╭─ DATA
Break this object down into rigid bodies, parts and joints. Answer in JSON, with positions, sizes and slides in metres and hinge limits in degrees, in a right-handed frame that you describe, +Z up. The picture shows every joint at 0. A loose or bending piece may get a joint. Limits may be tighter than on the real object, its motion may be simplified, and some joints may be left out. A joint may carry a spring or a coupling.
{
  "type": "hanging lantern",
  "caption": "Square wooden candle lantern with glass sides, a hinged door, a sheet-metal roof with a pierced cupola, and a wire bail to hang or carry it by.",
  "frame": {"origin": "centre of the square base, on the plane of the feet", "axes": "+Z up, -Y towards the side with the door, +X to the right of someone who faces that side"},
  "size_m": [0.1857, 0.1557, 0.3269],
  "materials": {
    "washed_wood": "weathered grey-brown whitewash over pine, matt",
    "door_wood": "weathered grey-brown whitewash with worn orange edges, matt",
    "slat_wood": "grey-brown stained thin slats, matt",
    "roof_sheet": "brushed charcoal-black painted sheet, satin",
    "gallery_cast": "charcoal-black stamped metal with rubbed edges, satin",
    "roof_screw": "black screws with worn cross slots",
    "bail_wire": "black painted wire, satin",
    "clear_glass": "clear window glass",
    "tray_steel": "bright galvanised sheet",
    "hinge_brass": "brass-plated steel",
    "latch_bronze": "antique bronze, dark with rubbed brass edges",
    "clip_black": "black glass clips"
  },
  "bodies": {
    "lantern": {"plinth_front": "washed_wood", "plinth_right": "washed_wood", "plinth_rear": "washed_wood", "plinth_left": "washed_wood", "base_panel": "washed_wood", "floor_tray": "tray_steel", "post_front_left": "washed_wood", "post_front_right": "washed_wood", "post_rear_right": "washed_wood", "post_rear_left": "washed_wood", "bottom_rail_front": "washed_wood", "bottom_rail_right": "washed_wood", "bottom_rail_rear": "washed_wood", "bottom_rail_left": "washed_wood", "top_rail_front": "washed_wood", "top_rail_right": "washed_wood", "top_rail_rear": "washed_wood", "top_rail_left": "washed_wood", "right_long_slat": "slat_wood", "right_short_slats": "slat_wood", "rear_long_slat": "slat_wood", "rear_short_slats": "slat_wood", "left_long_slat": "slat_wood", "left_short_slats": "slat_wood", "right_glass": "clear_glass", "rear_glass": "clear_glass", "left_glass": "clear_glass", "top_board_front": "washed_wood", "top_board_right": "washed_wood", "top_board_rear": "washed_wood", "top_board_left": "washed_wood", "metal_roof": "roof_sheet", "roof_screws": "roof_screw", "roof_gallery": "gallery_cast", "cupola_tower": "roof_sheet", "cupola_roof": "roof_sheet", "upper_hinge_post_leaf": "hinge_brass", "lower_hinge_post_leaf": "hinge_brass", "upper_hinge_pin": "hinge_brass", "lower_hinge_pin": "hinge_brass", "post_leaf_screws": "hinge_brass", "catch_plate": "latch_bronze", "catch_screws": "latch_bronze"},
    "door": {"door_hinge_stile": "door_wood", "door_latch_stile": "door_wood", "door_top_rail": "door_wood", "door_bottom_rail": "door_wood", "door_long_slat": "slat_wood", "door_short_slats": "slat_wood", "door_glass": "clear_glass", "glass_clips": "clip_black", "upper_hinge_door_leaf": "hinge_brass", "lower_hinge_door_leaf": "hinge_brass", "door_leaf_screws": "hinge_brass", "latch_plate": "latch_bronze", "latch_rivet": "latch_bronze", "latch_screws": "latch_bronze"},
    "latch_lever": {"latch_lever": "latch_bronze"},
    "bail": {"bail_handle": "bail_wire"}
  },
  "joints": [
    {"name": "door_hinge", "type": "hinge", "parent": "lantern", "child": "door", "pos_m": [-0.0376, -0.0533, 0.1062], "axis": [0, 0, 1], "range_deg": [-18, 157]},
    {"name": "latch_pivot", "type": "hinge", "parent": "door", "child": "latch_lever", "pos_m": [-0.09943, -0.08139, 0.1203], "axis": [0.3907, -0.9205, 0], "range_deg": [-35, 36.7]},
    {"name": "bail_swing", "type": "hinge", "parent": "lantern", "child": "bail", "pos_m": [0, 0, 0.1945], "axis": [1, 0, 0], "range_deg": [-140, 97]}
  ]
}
╰─
▶ **OBJECTIVE**
Report the number of lines in the listing that include the string "joints"; give nothing but the number.

▶ **RESULT OF THIS TASK**
2